Does anyone know if there an open-source .NET wrapper that can reliably parse the OData protocol Uri?

I'm not looking for pointers to WCF Data Services... I'm creating a WCF-based data querying service that (for complicated reasons) cannot be a real Atom/OData service, but I really like the expressiveness of the OData Uri for identifying a datasource and query parameters. Plus we may expose an OData endpoint some time in the future.
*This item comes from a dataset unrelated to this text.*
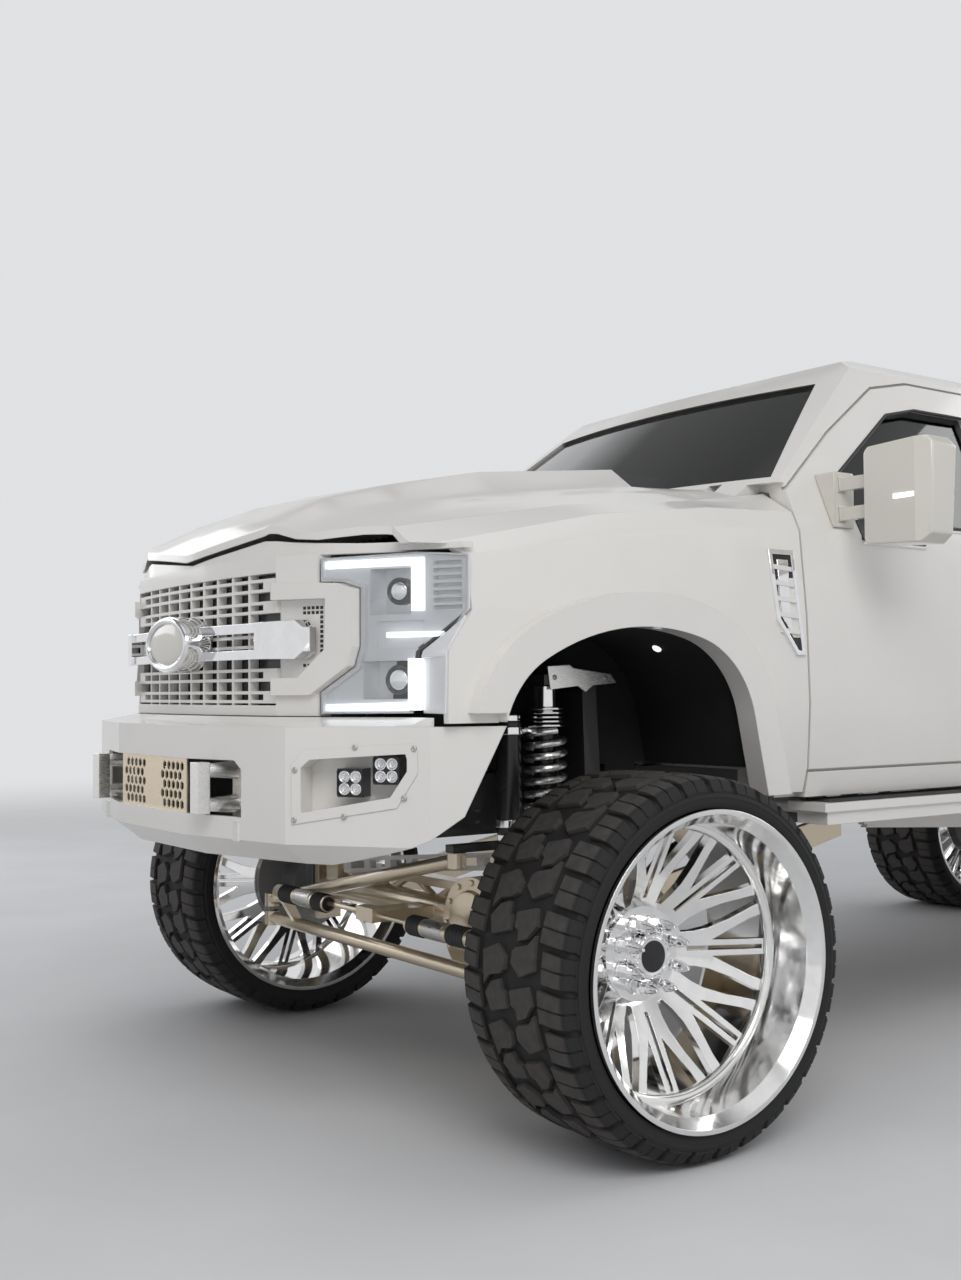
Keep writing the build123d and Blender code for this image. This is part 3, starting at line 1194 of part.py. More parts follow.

I've looked (cursorally) through the WCF Data Service API and there does not seem to be a neatly wrapped-up ODataUri class that exposes service host, resource path and query parameters. I can write one, but before I do I'd rather see if someone has done it already.

+2  A: 

Sure, read this blog post as a starter:

http://tirania.org/blog/archive/2010/Mar-22.html

Pierre 303
So, unless I'm missing something, this articles discusses the need for MS to open-source the data services server code (the stuff I need!). I agree with the sentiment, but it doesn't help me because MS hasn't OS'd the server code and so I can't get at their uri parser (I guess I could try reflector, but that's likely to be a lot of trouble).
Simon Gillbee
It is: http://odata.codeplex.com
Pierre 303
Thanks. I'll look at the client code. it was my impression that a uri *parser* was going to be a server-side component, not a client side component, but I could be wrong.
Simon Gillbee
+2  A: 

I know you said you looked at the API, but have you looked at the actual code. The .Net Client Library has been opened sourced, http://odata.codeplex.com/ so if you can't find one out there, you can use their code as a starting point (and hopefully contribute it back to the community).

Essentially, what you need is a LINQ to OData Uri provider. If I remember correctly, one of the nick-names for Astoria was LINQ to REST. What you have to do is on the client side, convert a LINQ expression tree to the OData URI format, and on the server, convert the URI back to a LINQ Expression tree. Creating custom LINQ providers isn't the easiest thing to do, but Matt Warren has a great (long) series on building IQueryable Providers http://blogs.msdn.com/b/mattwar/archive/2008/11/18/linq-links.aspx

Don Demsak
That's pertty much *exactly* what I want to do. I'll look at this.